5) What is the difference between a signer and a provider?
A provider reads blockchain data and can broadcast signed transactions. A signer authorizes actions with a cryptographic signature.
6) Are signer libraries chain-specific?
Often yes. Some libraries support multiple chains, but the underlying transaction formats, signature schemes, and account models vary across ecosystems.
7) How do signer libraries work with Hardhat or Foundry?
They are commonly used inside scripts and tests to deploy contracts, call functions, impersonate accounts in dev environments, and validate behavior on local or forked networks.
8) Is storing a private key in an environment variable safe?
It may be acceptable for local, low-risk development. It is not ideal for production or high-value operations. Prefer HSM, KMS, MPC, or custody-based controls.
9) What role does ABI encoding play in signing?

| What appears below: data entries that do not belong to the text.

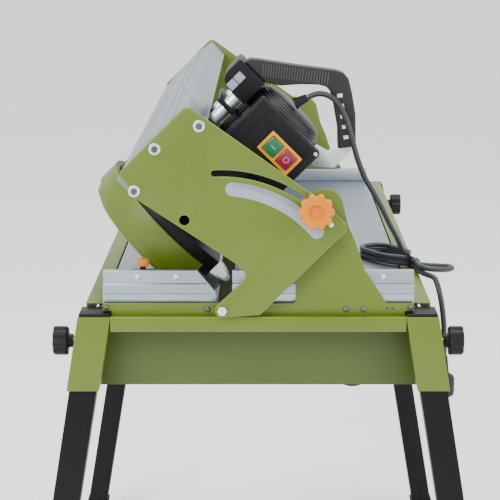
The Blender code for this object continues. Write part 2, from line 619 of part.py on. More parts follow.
def cord():
    """The cord's plain solids and its plug."""
    cord_tube("cord", UPPER_ROUTE)
    cord_tube("cord_tail", TAIL_ROUTE)
    half = HANK_LENGTH / 2 - HANK_WIDTH / 2
    outline = arc((half, 0), HANK_WIDTH / 2, -pi / 2, pi / 2, 8) + arc((-half, 0), HANK_WIDTH / 2, pi / 2, pi * 1.5, 8)
    hank = prism("cord_hank", outline, 0, HANK_HEIGHT, "rubber", axis="Z")
    hank.location = HANK_CENTRE
    hank.rotation_euler = (0, 0, HANK_HEADING)
    top = TAIL_ROUTE[-1][2] - GAP
    centre = (TAIL_ROUTE[-1][0], TAIL_ROUTE[-1][1], 0)
    profile = [(top, 0), (top, 0.0062), (top - 0.030, 0.0090), (top - 0.031, 0.0125), (top - 0.046, 0.0185),
               (top - 0.066, 0.0185), (top - 0.066, 0)]
    plug = turned("plug", profile, "black", axis="Z", centre=centre, segments=20)
    for index, shift in enumerate((-0.0095, 0.0095)):
        pin_centre = (centre[0] + shift, centre[1], 0)
        pin = rod(f"plug_pin_{index}", top - 0.085, top - 0.060, 0.0024, axis="Z", centre=pin_centre, segments=10)
        combine(plug, pin, "UNION")


def build():
    """Clear the scene and make every node."""
    for old in list(bpy.data.objects):
        bpy.data.objects.remove(old, do_unlink=True)
    head = empty("tilt_axis", (PIVOT_X, 0, TABLE_TOP), (0, -BEVEL, 0))
    carriage = empty("carriage_place", (0, CARRIAGE_Y, 0), parent=head)
    base_frame()
    water_tub()
    leg_set()
    end_plates()
    tilt_fasteners()
    table_plates()
    fences()
    angle_stop()
    tilt_brackets(head)
    guide_rail(head)
    hanger(carriage)
    support_rods(carriage)
    motor(carriage)
    blade_set(carriage)
    guards(carriage)
    switch_box(carriage)
    handle(carriage)
    cord()


build()
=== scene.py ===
"""Finished look of a rail tile cutter with its motor head at 45 degrees.

Powder-coated frame, aluminium rail and table.

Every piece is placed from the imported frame. The head is drawn upright in its own axes (across, along, up)
and turned onto the tilt axis, so its sizes read as they do on a drawing.
"""
import json
import logging
from dataclasses import dataclass, field
from enum import Enum
from math import asin, ceil, cos, pi, radians, sin

import bmesh
import bpy
from mathutils import Matrix, Vector

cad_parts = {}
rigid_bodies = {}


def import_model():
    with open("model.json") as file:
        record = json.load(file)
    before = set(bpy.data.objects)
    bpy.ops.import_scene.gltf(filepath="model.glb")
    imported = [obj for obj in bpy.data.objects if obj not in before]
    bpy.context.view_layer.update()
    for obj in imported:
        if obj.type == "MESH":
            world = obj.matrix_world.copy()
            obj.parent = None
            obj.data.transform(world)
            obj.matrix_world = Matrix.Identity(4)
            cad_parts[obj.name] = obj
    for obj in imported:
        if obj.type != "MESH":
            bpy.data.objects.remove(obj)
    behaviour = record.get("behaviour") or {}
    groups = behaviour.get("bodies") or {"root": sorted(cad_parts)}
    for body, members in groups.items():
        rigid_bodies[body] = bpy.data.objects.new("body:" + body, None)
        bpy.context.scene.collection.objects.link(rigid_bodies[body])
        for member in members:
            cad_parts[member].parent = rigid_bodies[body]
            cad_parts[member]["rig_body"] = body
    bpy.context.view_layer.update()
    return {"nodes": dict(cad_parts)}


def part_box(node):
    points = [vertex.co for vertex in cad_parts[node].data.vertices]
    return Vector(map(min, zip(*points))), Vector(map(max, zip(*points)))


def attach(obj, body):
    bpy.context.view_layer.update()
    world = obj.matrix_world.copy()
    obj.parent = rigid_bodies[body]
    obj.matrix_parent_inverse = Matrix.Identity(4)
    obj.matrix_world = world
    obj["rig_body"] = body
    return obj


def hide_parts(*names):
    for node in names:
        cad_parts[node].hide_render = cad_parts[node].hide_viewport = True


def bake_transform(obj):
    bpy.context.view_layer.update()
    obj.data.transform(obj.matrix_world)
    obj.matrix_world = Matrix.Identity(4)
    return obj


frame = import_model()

LOG = logging.getLogger("tile_cutter")

Outline = list[tuple[float, float]]
Colour = tuple[float, float, float]

TABLE_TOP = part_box("table_left")[1][2]
TILT_AXIS_X = -0.0549
TILT = radians(45)
CARRIAGE_Y = (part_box("blade")[0][1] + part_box("blade")[1][1]) / 2
SPINDLE_UP = 0.116
HEAD = Matrix.Translation((TILT_AXIS_X, 0, TABLE_TOP)) @ Matrix.Rotation(-TILT, 4, "Y")
CARRIAGE = HEAD @ Matrix.Translation((0, CARRIAGE_Y, 0))
STAND = Matrix.Identity(4)


class Axis(Enum):
    """The direction in which a shape is drawn out or turned."""

    ACROSS = 0
    ALONG = 1
    UP = 2


class Head(Enum):
    """The kinds of fastener head."""

    HEX = "hex head with its thread end"
    WASHER = "plain washer"
    CROSS = "pan head with a cross recess"
    DOME = "dome nut"


# Finishes


def socket(group: bpy.types.NodeTree, name: str, kind: str, way: str = "INPUT",
           value: object = None) -> None:
    """Add one named socket to a node group.

    Args:
        group: The node group.
        name: The socket's name.
        kind: Its type, such as NodeSocketFloat.
        way: INPUT or OUTPUT.
        value: Its default, if it has one.
    """
    made = group.interface.new_socket(name, in_out=way, socket_type=kind)
    if value is not None:
        made.default_value = value


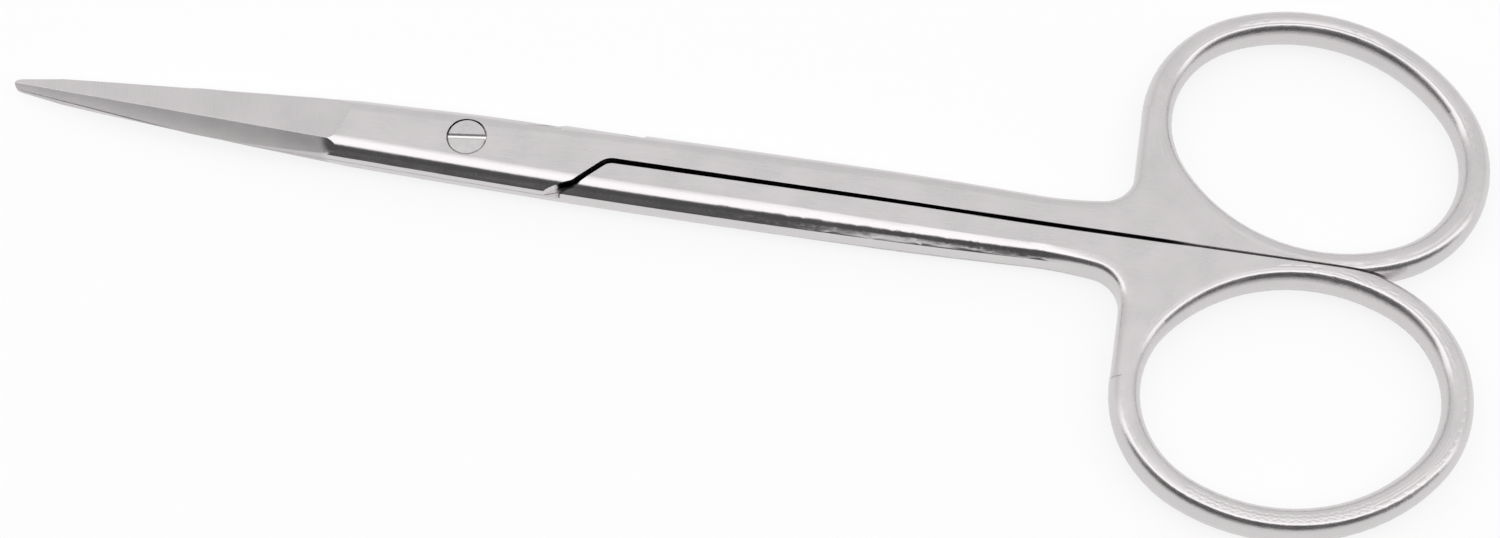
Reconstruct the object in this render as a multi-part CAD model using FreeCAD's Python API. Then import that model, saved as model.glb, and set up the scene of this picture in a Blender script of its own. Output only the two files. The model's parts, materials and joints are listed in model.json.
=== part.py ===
import FreeCAD, Part
import math
import os
from FreeCAD import Vector

# Fine dressing scissors with a half-lap joint, closed, in millimetres.
# x runs from the tips to the rings, y towards the thumb ring, z upwards.
# The pivot axis is x = y = 0 and the underside is z = 0.

# Stock
THICKNESS = 3.6
WEB_THICKNESS = 3.2
THINNING_START_X = 32.0
THINNING_END_X = 46.0
SHANK_ROUNDING = 1.4
WAIST_ROUNDING = 1.2
WEB_ROUNDING = 1.0
PARTING_Y = -0.28

# Half the body's width on each side of the parting line
TIP_X = -36.1
TIP_WIDTH = 0.45
TIP_WIDTH_X = -35.2
POINT_WIDTH = 1.49
POINT_WIDTH_X = -28.0
BLADE_WIDTH = 2.12
BLADE_WIDTH_X = -20.0
HEEL_WIDTH = 2.33
HEEL_X = -16.0
LAP_WIDTH = 2.78
LAP_WIDTH_X = 0.0
BELLY_WIDTH = 3.05
BELLY_WIDTH_X = 20.0
WAIST_WIDTH = 2.7
WAIST_WIDTH_X = 44.0
FLARE_WIDTH = 3.5
FLARE_INSET = 0.5852

# Finger rings: a rod of oval section bent round an oval hole
RING_X = 64.95
RING_Y = 10.65
HOLE_LONG = 22.66
HOLE_SHORT = 18.05
RING_TURN = -13.9
ROD_WIDTH = 2.36
ROD_HEIGHT = 3.24
WEB_INSET = 0.05
NECK_RADIUS = 2.6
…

ABI encoding builds the calldata for a smart contract call. The signer then signs a transaction containing that calldata.
10) Is Move’s signer the same thing as a signer library?
No. In Move, signer is a language-level concept related to account authority. A signer library usually refers to the application-side tooling that creates or manages signatures.
Key Takeaways
- A signer library is the authorization layer that signs blockchain transactions and messages.
- It is not the same thing as a wallet, provider, ABI encoder, or simulation tool.
- In production, signer design is largely a key management problem, not just a coding problem.
- EVM and non-EVM ecosystems use different signing and transaction models, so abstractions have limits.
- Simulation, least privilege, and separated signer roles reduce operational risk.
- Browser wallets are only one signer model; remote signers, custody APIs, HSMs, and MPC are common in enterprise systems.
- Message signing can be security-sensitive even when no on-chain transaction is sent.
- Good signer architecture improves both developer speed and security posture.